SHORT TASK -
Every record should be written out exactly, please.
___
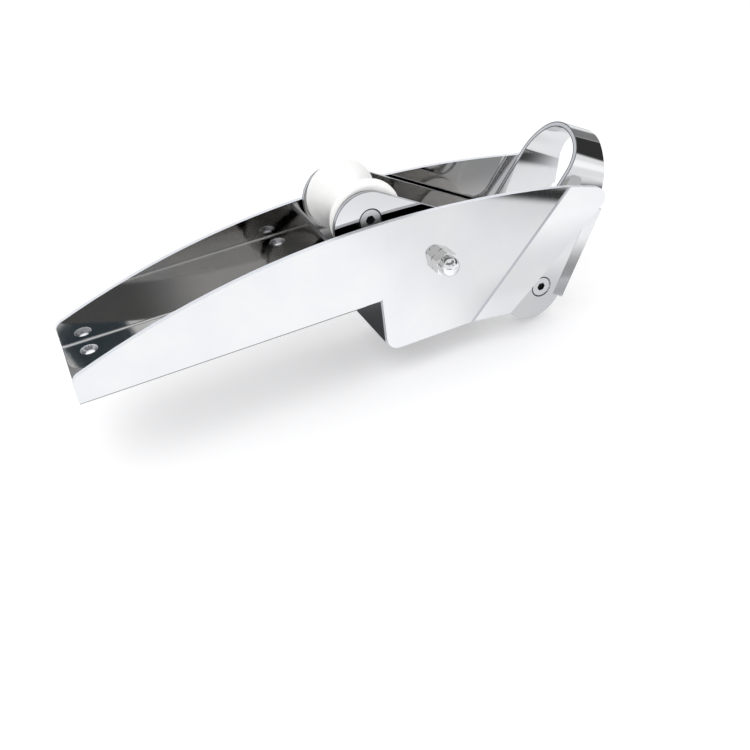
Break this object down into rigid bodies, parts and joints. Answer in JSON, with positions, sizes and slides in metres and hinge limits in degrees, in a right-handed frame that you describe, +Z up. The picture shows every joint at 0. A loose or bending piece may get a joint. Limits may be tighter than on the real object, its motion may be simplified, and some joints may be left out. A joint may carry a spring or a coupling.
{
  "type": "bow anchor roller",
  "caption": "Bent-steel trough for a boat's bow with a tilting rocker: two spool rollers under a hoop guide an anchor shank over the bow.",
  "frame": {"origin": "middle of the deck hole pattern, on the underside of the channel floor", "axes": "+X outboard over the bow, +Y to port, +Z up; the rocker is tipped down on its stop at rest"},
  "size_m": [0.3309, 0.085, 0.1227],
  "materials": {
    "polished_stainless": "mirror-polished stainless sheet",
    "fastener_steel": "turned and polished stainless fasteners",
    "bare_stainless": "machined stainless tube and bar",
    "roller_nylon": "turned white nylon"
  },
  "bodies": {
    "base": {"channel": "polished_stainless", "step_plate": "polished_stainless", "stop_bar": "bare_stainless", "pivot_bolt": "fastener_steel", "bolt_washer_port": "fastener_steel", "bolt_washer_starboard": "fastener_steel", "lock_nut": "fastener_steel", "dome_nut": "fastener_steel", "wall_spacer_port": "roller_nylon", "wall_spacer_starboard": "roller_nylon"},
    "rocker": {"rocker_frame": "polished_stainless", "pivot_sleeve": "bare_stainless", "rear_axle": "bare_stainless", "front_axle": "bare_stainless", "rear_screw_port": "fastener_steel", "rear_screw_starboard": "fastener_steel", "front_screw_port": "fastener_steel", "front_screw_starboard": "fastener_steel"},
    "rear_wheel": {"rear_roller": "roller_nylon"},
    "front_wheel": {"front_roller": "roller_nylon"}
  },
  "joints": [
    {"name": "rocker_tilt", "type": "hinge", "parent": "base", "child": "rocker", "pos_m": [0.1308, 0, 0.0152], "axis": [0, -1, 0], "range_deg": [0, 29]},
    {"name": "rear_roller_spin", "type": "hinge", "parent": "rocker", "child": "rear_wheel", "pos_m": [0.0934, 0, 0.049], "axis": [0, 1, 0], "continuous": true},
    {"name": "front_roller_spin", "type": "hinge", "parent": "rocker", "child": "front_wheel", "pos_m": [0.201, 0, -0.0304], "axis": [0, 1, 0], "continuous": true}
  ]
}
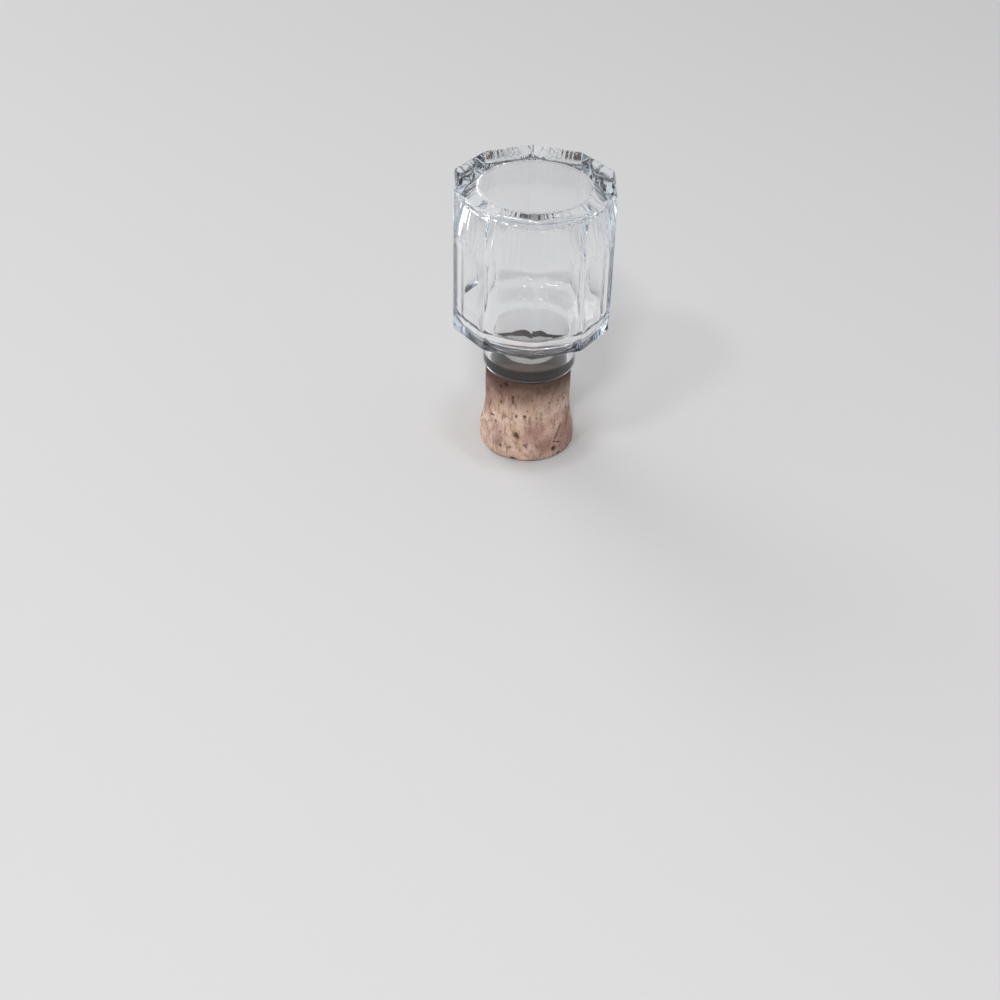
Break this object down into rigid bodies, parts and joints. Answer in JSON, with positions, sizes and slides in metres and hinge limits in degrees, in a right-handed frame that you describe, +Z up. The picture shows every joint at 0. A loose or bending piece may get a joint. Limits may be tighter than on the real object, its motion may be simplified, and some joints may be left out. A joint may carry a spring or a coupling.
{
  "type": "glass stopper",
  "caption": "Hollow many-sided glass stopper head with a sloped shoulder and round neck, on a glued natural cork plug with a flared lip.",
  "frame": {"origin": "middle of the cork's flat lower end, on which the stopper stands", "axes": "+Z up along the stopper's axis, from the cork to the head's flat top; one corner of the ten-sided head points along -Y"},
  "size_m": [0.0458, 0.048, 0.0878],
  "materials": {
    "clear_glass": "polished, clear, faintly blue at the edges",
    "natural_cork": "matt natural cork with pits and dark stains"
  },
  "bodies": {
    "root": {"glass_head": "clear_glass", "cork_plug": "natural_cork"}
  },
  "joints": []
}
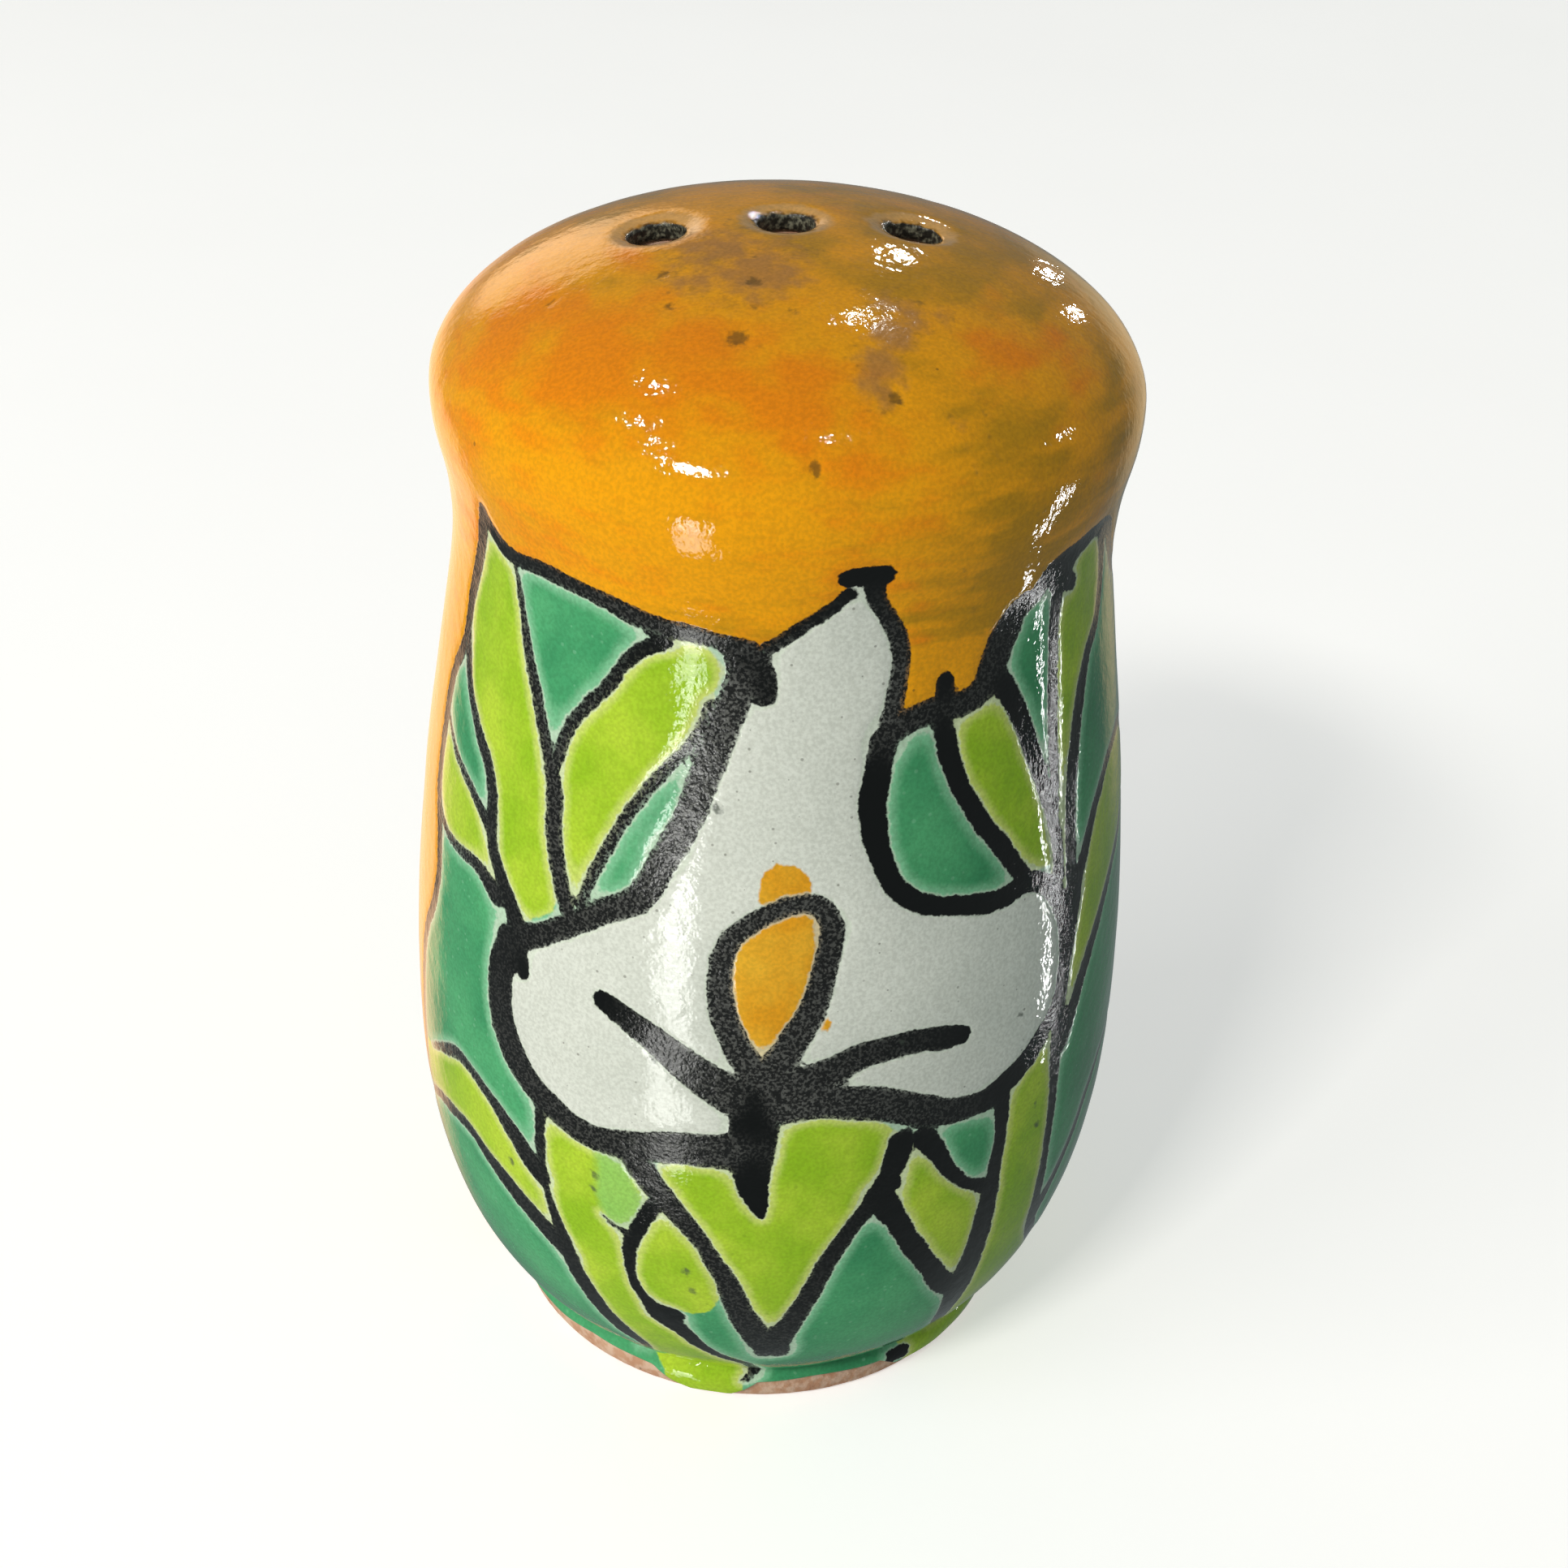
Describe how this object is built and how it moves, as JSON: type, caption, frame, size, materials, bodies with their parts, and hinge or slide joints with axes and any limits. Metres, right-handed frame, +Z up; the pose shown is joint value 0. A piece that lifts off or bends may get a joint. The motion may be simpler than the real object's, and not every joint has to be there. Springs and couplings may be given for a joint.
{
  "type": "salt shaker",
  "caption": "Hand-painted glazed earthenware shaker with a pierced dome, a barrel belly and a cork stopper in its base.",
  "frame": {"origin": "centre of the foot, on the surface that the shaker stands on", "axes": "+Z up along the shaker's axis, -Y towards the painted flower, +X to the flower's right"},
  "size_m": [0.0504, 0.0504, 0.082],
  "materials": {
    "bare_clay": "matte",
    "painted_glaze": "gloss",
    "cork": "matte"
  },
  "bodies": {
    "shaker": {"clay_body": "bare_clay", "glaze_coat": "painted_glaze"},
    "cork": {"stopper": "cork"}
  },
  "joints": [
    {"name": "stopper_slide", "type": "slide", "parent": "shaker", "child": "cork", "axis": [0, 0, -1], "range_m": [0, 0.03]}
  ]
}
___
FINISHED ANSWER -
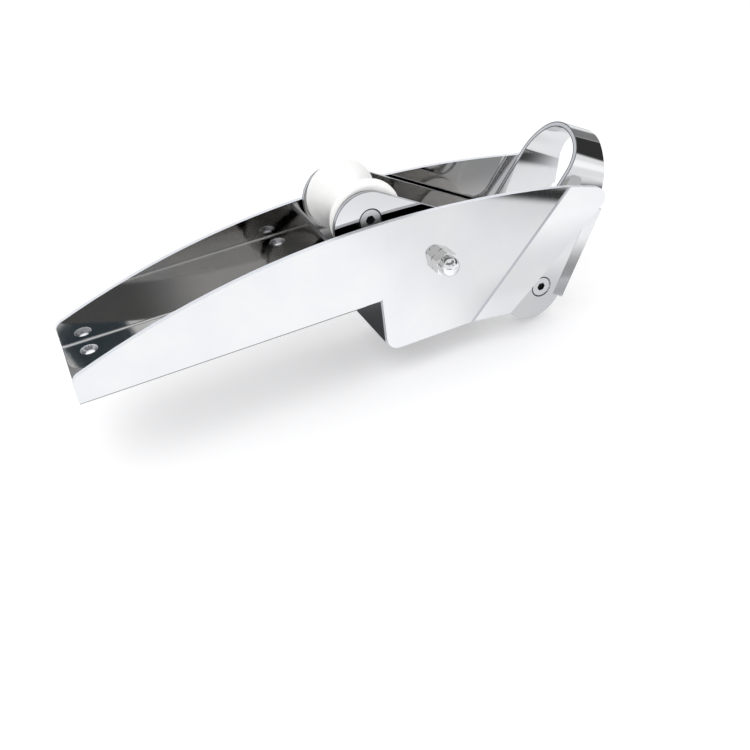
Break this object down into rigid bodies, parts and joints. Answer in JSON, with positions, sizes and slides in metres and hinge limits in degrees, in a right-handed frame that you describe, +Z up. The picture shows every joint at 0. A loose or bending piece may get a joint. Limits may be tighter than on the real object, its motion may be simplified, and some joints may be left out. A joint may carry a spring or a coupling.
{
  "type": "bow anchor roller",
  "caption": "Bent-steel trough for a boat's bow with a tilting rocker: two spool rollers under a hoop guide an anchor shank over the bow.",
  "frame": {"origin": "middle of the deck hole pattern, on the underside of the channel floor", "axes": "+X outboard over the bow, +Y to port, +Z up; the rocker is tipped down on its stop at rest"},
  "size_m": [0.3309, 0.085, 0.1227],
  "materials": {
    "polished_stainless": "mirror-polished stainless sheet",
    "fastener_steel": "turned and polished stainless fasteners",
    "bare_stainless": "machined stainless tube and bar",
    "roller_nylon": "turned white nylon"
  },
  "bodies": {
    "base": {"channel": "polished_stainless", "step_plate": "polished_stainless", "stop_bar": "bare_stainless", "pivot_bolt": "fastener_steel", "bolt_washer_port": "fastener_steel", "bolt_washer_starboard": "fastener_steel", "lock_nut": "fastener_steel", "dome_nut": "fastener_steel", "wall_spacer_port": "roller_nylon", "wall_spacer_starboard": "roller_nylon"},
    "rocker": {"rocker_frame": "polished_stainless", "pivot_sleeve": "bare_stainless", "rear_axle": "bare_stainless", "front_axle": "bare_stainless", "rear_screw_port": "fastener_steel", "rear_screw_starboard": "fastener_steel", "front_screw_port": "fastener_steel", "front_screw_starboard": "fastener_steel"},
    "rear_wheel": {"rear_roller": "roller_nylon"},
    "front_wheel": {"front_roller": "roller_nylon"}
  },
  "joints": [
    {"name": "rocker_tilt", "type": "hinge", "parent": "base", "child": "rocker", "pos_m": [0.1308, 0, 0.0152], "axis": [0, -1, 0], "range_deg": [0, 29]},
    {"name": "rear_roller_spin", "type": "hinge", "parent": "rocker", "child": "rear_wheel", "pos_m": [0.0934, 0, 0.049], "axis": [0, 1, 0], "continuous": true},
    {"name": "front_roller_spin", "type": "hinge", "parent": "rocker", "child": "front_wheel", "pos_m": [0.201, 0, -0.0304], "axis": [0, 1, 0], "continuous": true}
  ]
}
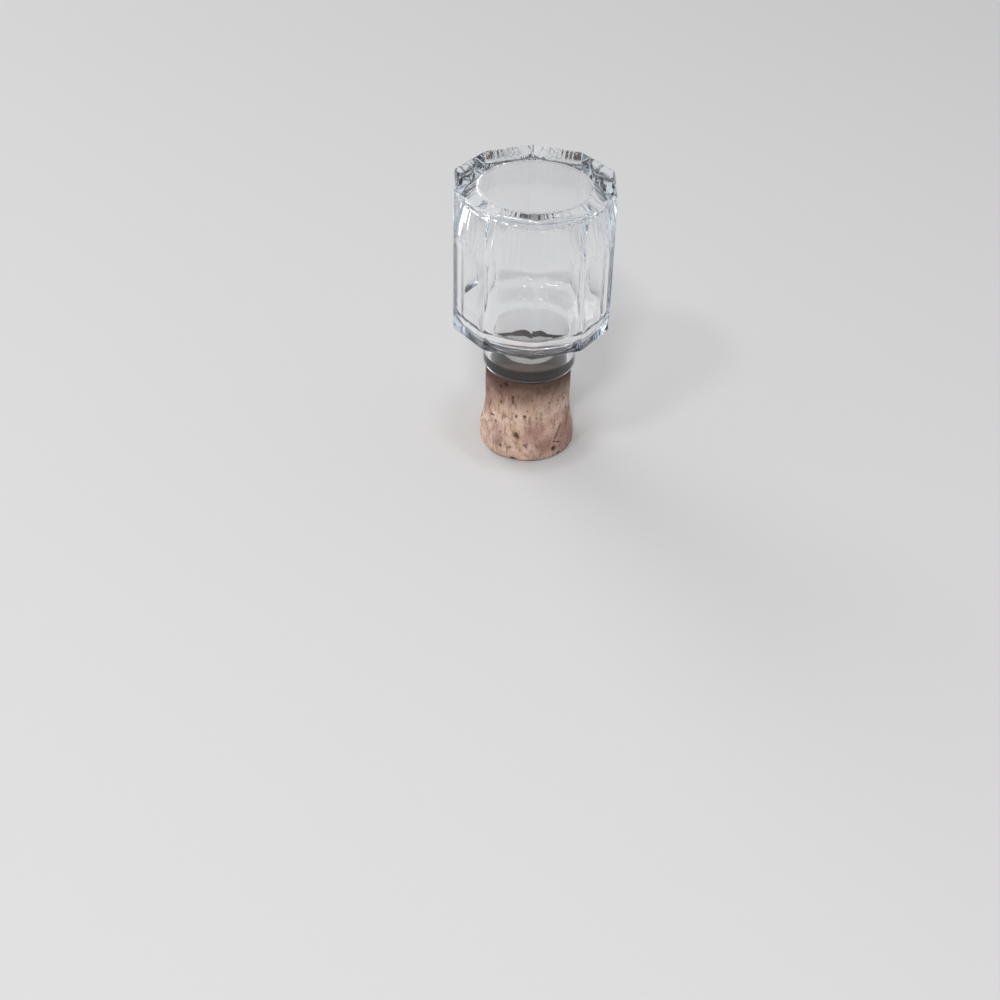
Break this object down into rigid bodies, parts and joints. Answer in JSON, with positions, sizes and slides in metres and hinge limits in degrees, in a right-handed frame that you describe, +Z up. The picture shows every joint at 0. A loose or bending piece may get a joint. Limits may be tighter than on the real object, its motion may be simplified, and some joints may be left out. A joint may carry a spring or a coupling.
{
  "type": "glass stopper",
  "caption": "Hollow many-sided glass stopper head with a sloped shoulder and round neck, on a glued natural cork plug with a flared lip.",
  "frame": {"origin": "middle of the cork's flat lower end, on which the stopper stands", "axes": "+Z up along the stopper's axis, from the cork to the head's flat top; one corner of the ten-sided head points along -Y"},
  "size_m": [0.0458, 0.048, 0.0878],
  "materials": {
    "clear_glass": "polished, clear, faintly blue at the edges",
    "natural_cork": "matt natural cork with pits and dark stains"
  },
  "bodies": {
    "root": {"glass_head": "clear_glass", "cork_plug": "natural_cork"}
  },
  "joints": []
}
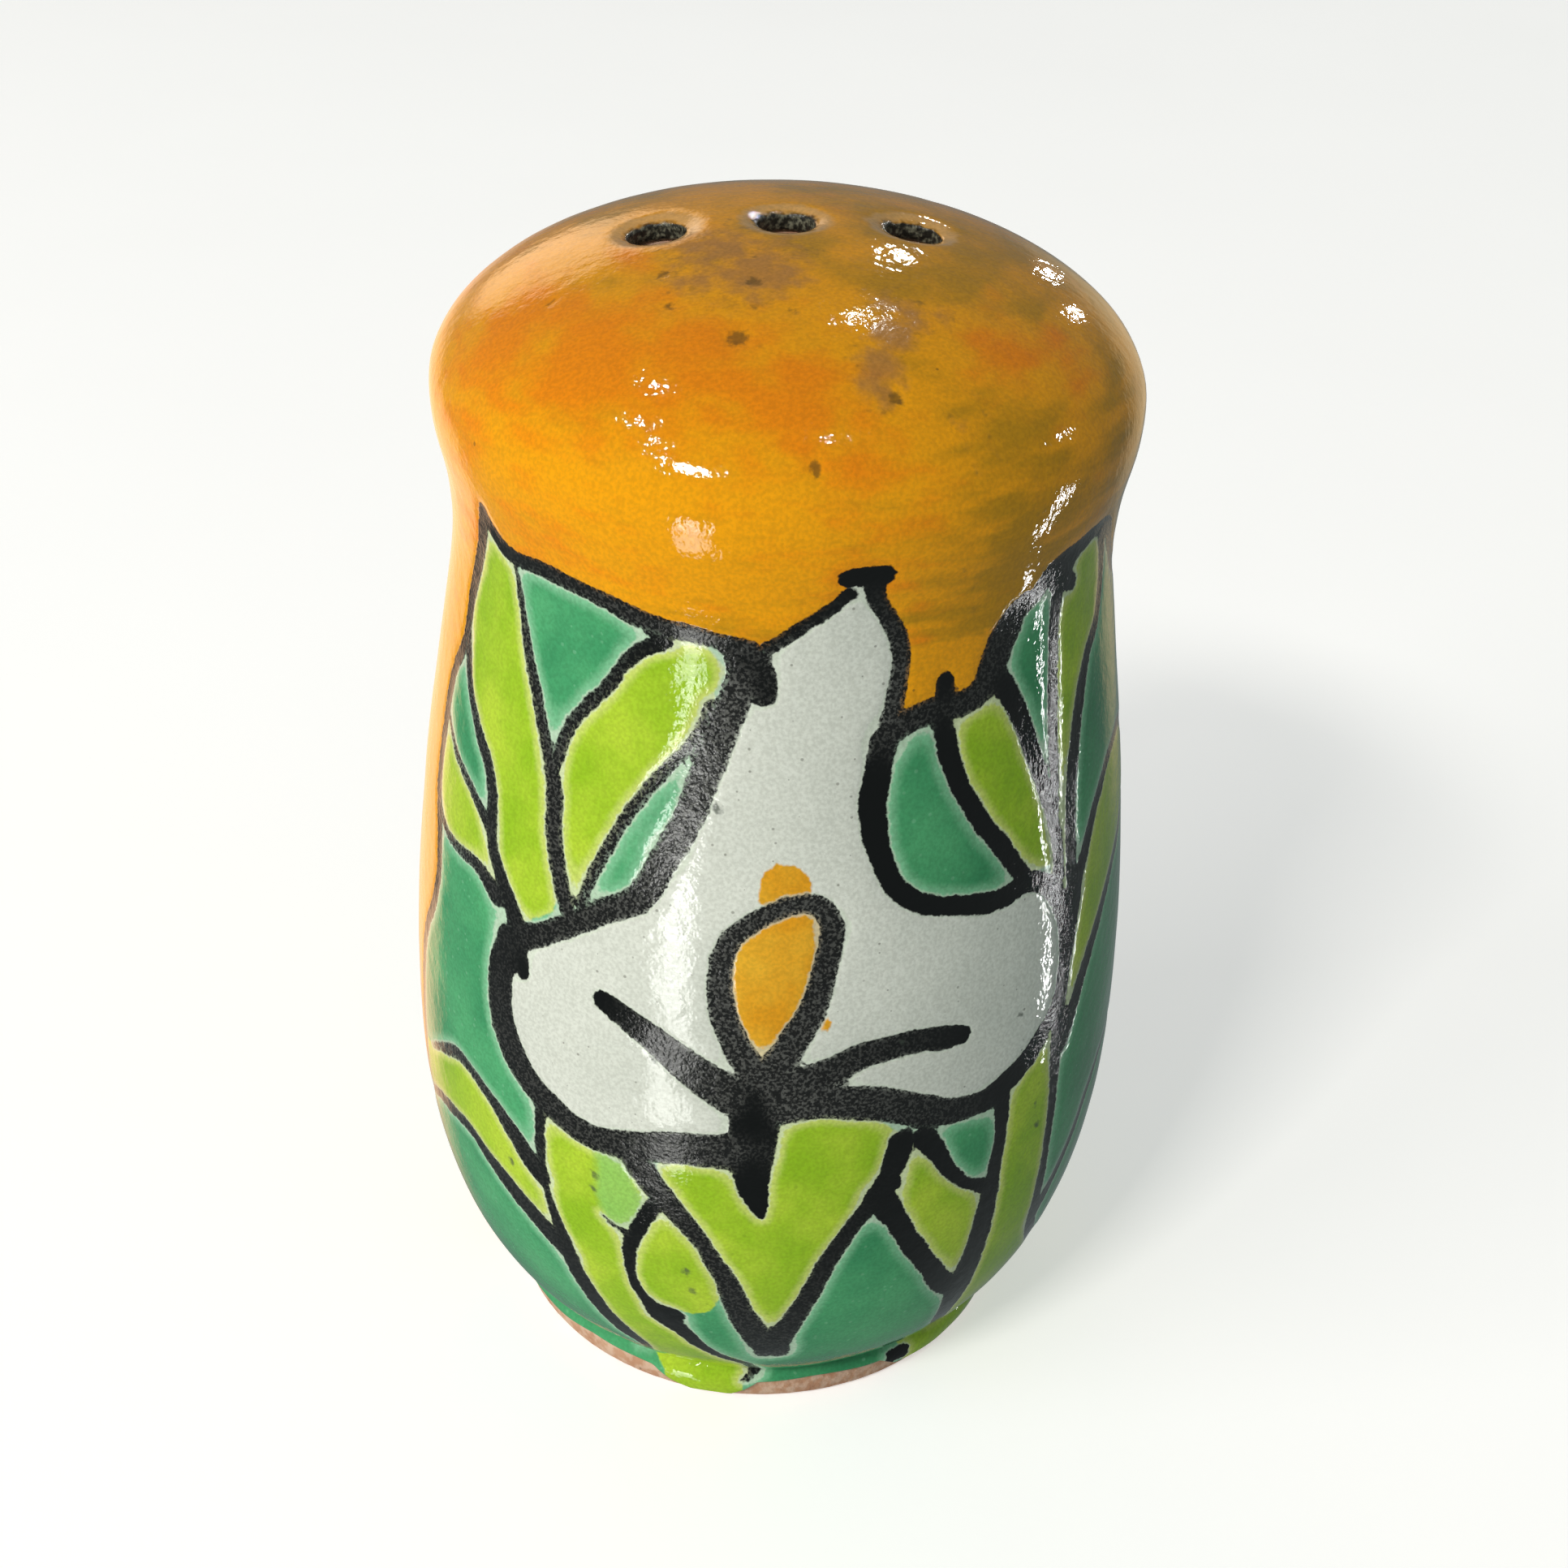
Describe how this object is built and how it moves, as JSON: type, caption, frame, size, materials, bodies with their parts, and hinge or slide joints with axes and any limits. Metres, right-handed frame, +Z up; the pose shown is joint value 0. A piece that lifts off or bends may get a joint. The motion may be simpler than the real object's, and not every joint has to be there. Springs and couplings may be given for a joint.
{
  "type": "salt shaker",
  "caption": "Hand-painted glazed earthenware shaker with a pierced dome, a barrel belly and a cork stopper in its base.",
  "frame": {"origin": "centre of the foot, on the surface that the shaker stands on", "axes": "+Z up along the shaker's axis, -Y towards the painted flower, +X to the flower's right"},
  "size_m": [0.0504, 0.0504, 0.082],
  "materials": {
    "bare_clay": "matte",
    "painted_glaze": "gloss",
    "cork": "matte"
  },
  "bodies": {
    "shaker": {"clay_body": "bare_clay", "glaze_coat": "painted_glaze"},
    "cork": {"stopper": "cork"}
  },
  "joints": [
    {"name": "stopper_slide", "type": "slide", "parent": "shaker", "child": "cork", "axis": [0, 0, -1], "range_m": [0, 0.03]}
  ]
}